The court held this was error, treating the evidence as covered by exactly the same rule, as if it had been a written memorandum, the court in an opinion by Mr. Justice White, now Chief Justice, saying:

“The very essence, however, of the right to thus refresh the memory of the witness, is that the matter used for that purpose be contemporaneous with the occurrences as to which the witness is called upon to testify. Indeed, the rule which allows a witness to refresh his memory by writings or memoranda, is founded solely on the reason that the law presupposes that the matters used for the purpose were reduced to writing so shortly after the occurrence, when the facts were fresh in the mind of the witness that he can, with safety, be allowed to recur to them in order to remove any weakening of the memory. * * It is well settled that memorandum are inadmissible to refresh the *723memory of a witness unless reduced to writing at or shortly after the. time of the transaction and while it must have been fresh in his memory.”

See, also, Commonwealth v. Bavarian Bluing Co., 26 Ky. Law Rep. 121 (80 S. W. 772); Commonwealth v. Welsh, 70 Mass. (4 Gray) 535; Commonwealth v. Blood, 77 Mass. (11 Gray) 74.

It seems to me that this is the true rule, and is in entire harmony with the rule established by our statute, and by the common law, where the attempted refreshment of memory is by a writing.

Here, as we have seen, there was no such foundation — no suggestion of a purpose to refresh the memory. The form of the question was suggestive of impeachment. I cannot resist the conclusion, that the evidence was offered and received, as substantive evidence, for the purpose of impeaching the witness, and incidentally getting before the jury in the trial court the evidence given by the witness, before the grand jury, when the defendant was not present. This conclusion seems to me to be further strengthened by the manner in which the district attorney used the evidence after he had compelled the witness to admit that he had made the statements. He did not follow it up by asking, “What do you say now?” or “What is your memory now, after being refreshed, as to who did start the quarrel?” On the contrary, his form of questions was still directed toward impeachment.
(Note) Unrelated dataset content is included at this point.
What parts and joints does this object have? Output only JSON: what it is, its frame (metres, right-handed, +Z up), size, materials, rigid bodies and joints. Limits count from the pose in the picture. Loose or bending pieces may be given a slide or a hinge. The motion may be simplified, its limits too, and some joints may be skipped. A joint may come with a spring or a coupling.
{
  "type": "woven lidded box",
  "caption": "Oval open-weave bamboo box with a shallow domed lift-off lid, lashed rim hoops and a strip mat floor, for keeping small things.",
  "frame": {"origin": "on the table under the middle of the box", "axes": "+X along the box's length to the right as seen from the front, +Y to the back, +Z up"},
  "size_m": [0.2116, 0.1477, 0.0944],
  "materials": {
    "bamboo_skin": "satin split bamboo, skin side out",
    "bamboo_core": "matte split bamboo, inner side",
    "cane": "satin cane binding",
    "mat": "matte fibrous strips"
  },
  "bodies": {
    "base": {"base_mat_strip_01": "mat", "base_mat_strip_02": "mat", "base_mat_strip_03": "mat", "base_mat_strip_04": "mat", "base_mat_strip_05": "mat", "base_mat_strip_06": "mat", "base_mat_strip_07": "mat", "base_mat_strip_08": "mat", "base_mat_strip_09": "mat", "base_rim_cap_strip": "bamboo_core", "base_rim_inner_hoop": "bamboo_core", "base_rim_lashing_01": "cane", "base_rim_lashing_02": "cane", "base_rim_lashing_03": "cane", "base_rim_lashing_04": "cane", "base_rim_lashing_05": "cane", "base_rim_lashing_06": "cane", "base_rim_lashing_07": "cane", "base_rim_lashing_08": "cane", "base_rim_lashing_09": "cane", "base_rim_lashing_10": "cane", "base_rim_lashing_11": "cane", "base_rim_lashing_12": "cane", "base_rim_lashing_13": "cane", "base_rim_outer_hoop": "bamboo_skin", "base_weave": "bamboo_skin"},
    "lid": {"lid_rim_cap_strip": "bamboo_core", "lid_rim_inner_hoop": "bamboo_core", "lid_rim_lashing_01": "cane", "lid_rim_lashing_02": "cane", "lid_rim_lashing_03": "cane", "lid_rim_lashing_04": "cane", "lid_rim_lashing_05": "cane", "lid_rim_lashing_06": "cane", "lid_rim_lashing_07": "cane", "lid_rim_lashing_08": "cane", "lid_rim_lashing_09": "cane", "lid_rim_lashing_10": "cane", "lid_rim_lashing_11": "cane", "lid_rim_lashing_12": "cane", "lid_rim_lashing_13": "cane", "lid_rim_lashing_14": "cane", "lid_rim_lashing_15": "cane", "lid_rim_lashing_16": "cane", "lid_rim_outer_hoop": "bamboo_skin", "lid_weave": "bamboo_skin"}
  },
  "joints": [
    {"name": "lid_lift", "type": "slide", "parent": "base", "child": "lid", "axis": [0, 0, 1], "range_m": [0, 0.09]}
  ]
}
“Q. Didn’t you say [that] at that time and place?
“A. I think so.
“Q. Was it true?
“A. I guess so.
“Q. Was it or not true?'
“A. Well, that is true.”

*724It does not seem to me that.an attorney for either party to a litigation has a right to put a witness on the stand and vouch for his credibility, and then, when the witness does not testify as strongly as he expects, to assume that he is lying, and proceed to get him in a. corner and by impeachment and threats of impeachment, drive and coerce him to testify to things, as to which he now says in court that he has no knowledge; and then defend it on the theory that he had a right to refresh the memory.

The rules of evidence are for the elucidation of truth, but they are also framed to protect the parties and to prevent the poisoning of the mind of the jury by hearsay testimony and declarations out of court. An honest witness (and the district attorney in this case vouched for the honesty of this witness) who is trying to tell the exact truth, may, when confronted with some hasty or inaccurate statement he has previously made, find himself very much embarrassed; and if he is threatened with the disgrace of impeachment, and happens to be ignorant or timid, and unable to explain himself, may, if he is cornered close 'enough by repeated questions, be willing, in sheer desperation, to answer “yes” to any question, if he thinks that answer will relieve him from the distressing situation.
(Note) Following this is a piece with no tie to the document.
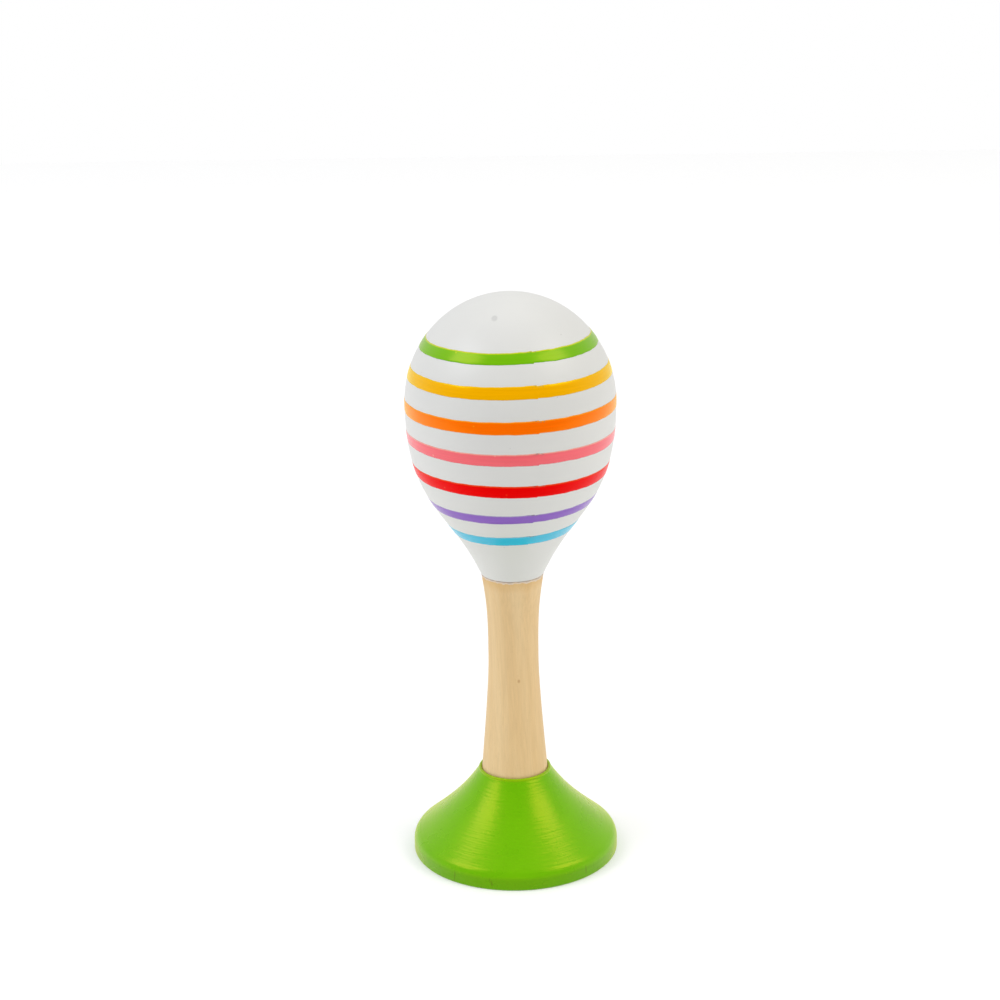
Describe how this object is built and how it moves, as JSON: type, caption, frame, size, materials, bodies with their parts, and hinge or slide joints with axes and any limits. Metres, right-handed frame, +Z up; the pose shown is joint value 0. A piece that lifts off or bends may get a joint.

In State v. Steeves, 29 Or. 85 (43 Pac. 947), it is said, by Mr. Justice Moore, in relation to the introduction of such evidence, that:

“Courts should carefully guard against its abuse, by the party producing the witness.”

I think, where a party desires to ask his own witness about contradictory statements, for the purpose of refreshing his memory, he should lay the proper *725foundation and state that the evidence is offered for this special purpose; and if he does not, the presumption is that he offers it as substantive evidence, to go .to the jury for the purpose of impeachment, and the adverse party has a right to so assume, and frame his objection upon that ground.
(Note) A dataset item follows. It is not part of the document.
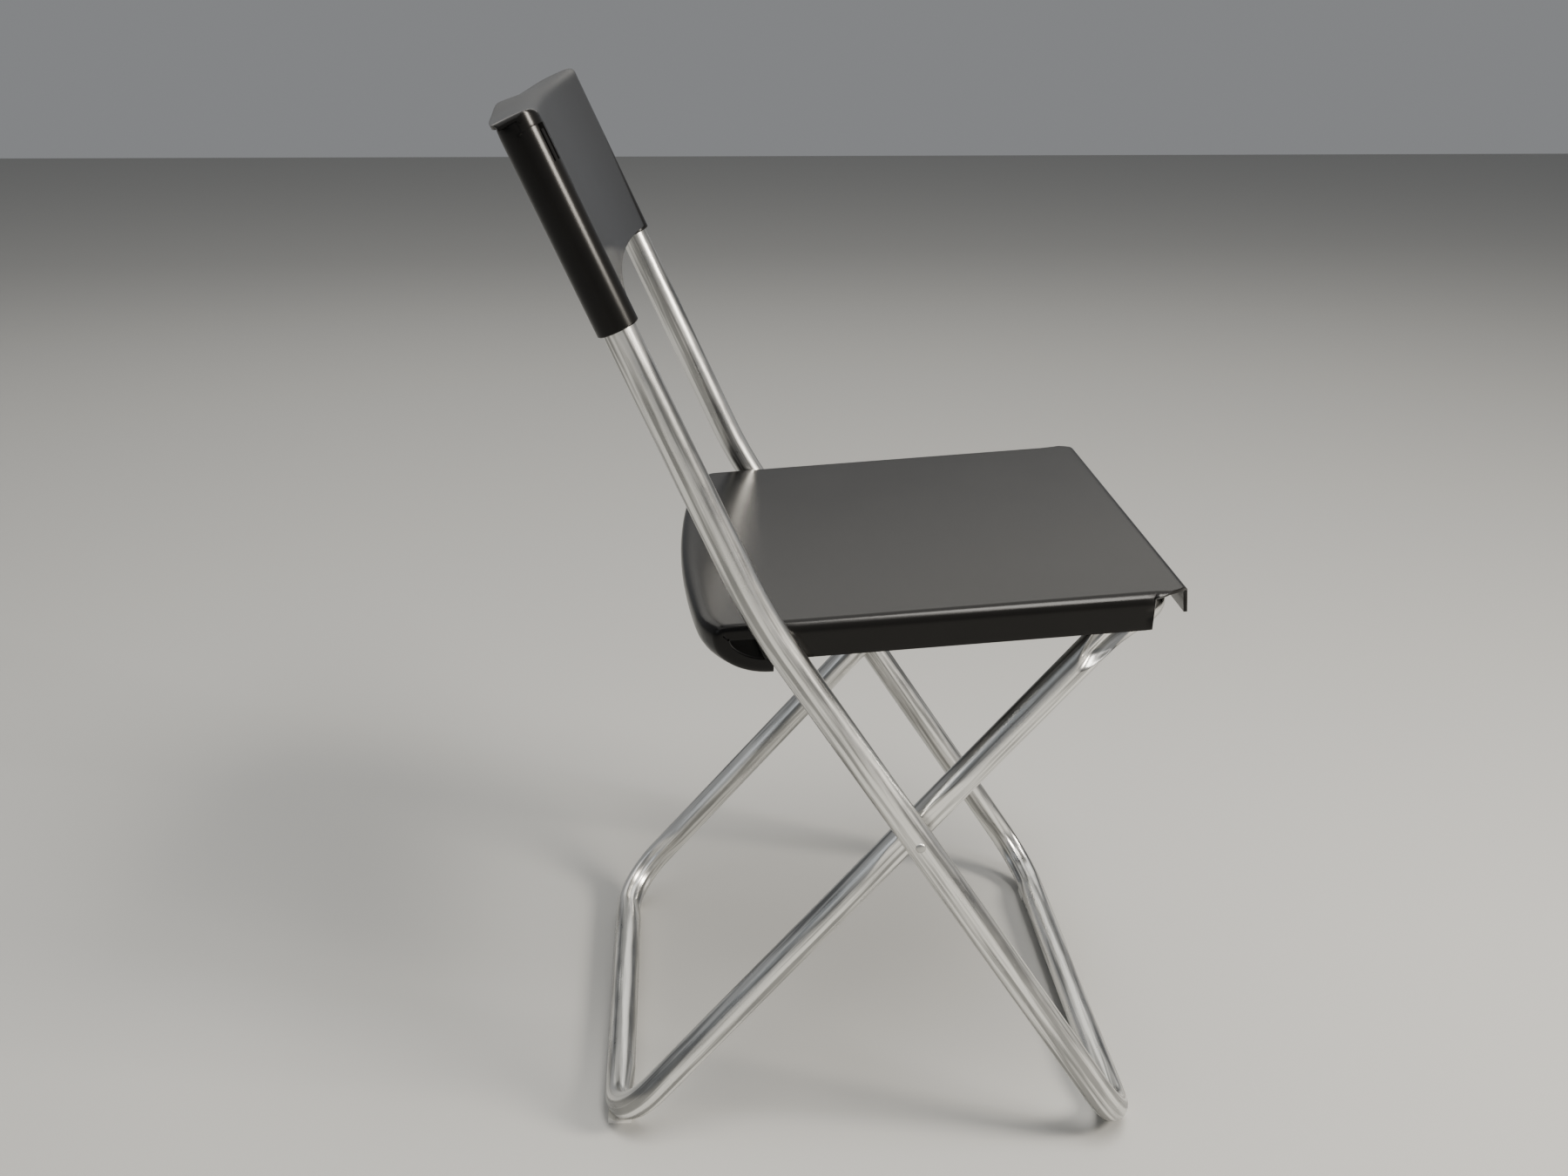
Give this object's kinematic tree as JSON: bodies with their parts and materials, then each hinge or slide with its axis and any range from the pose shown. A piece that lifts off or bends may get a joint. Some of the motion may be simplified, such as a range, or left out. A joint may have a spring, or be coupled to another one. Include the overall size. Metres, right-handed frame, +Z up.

I also think, where the evidence is offered for such purpose, that the examination should stop, as to such statements, when the attention of the witness has been called thereto; and that the party calling him should not be allowed to make such hearsay statements substantive, by attempting to prove that they were true. Having refreshed the memory of the witness, he should then revert back to the original examination, and ask the witness to state the facts as he now remembers them.

In Trammell v. McDade, 29 Tex. 361, the court says:

“It is difficult to conceive of a more objectionable form of putting a question to a witness, than is present in this case. His previous deposition is set out, * * and the substance of the last interrogatory is to know if the first answers were true according to the recollection of the witness, at the time of giving the first answers, and the witness answers that the answers first given were true, according to his recollection at that time. The deposition was properly excluded. The witness does not'propose to give his recollection at the time of testifying, except by reference to the first deposition, and his belief that his first answers were true when made.”

In short, it seems clear to me that the contradictory statements in this case were offered, received and considered by the jury, for the purpose of impeachment and as substantive evidence, which was improper and prejudicial; and that the claim now, that they were *726admissible to “refresh the memory,” is a mere afterthought and cover for the real purpose.

In such a case the language of Judge Thayer in the Langford case is particularly applicable:

“The Code certainly did not intend.to permit a party to get in testimony, as a make weight in support of his cause' of action or defense, by such a course.”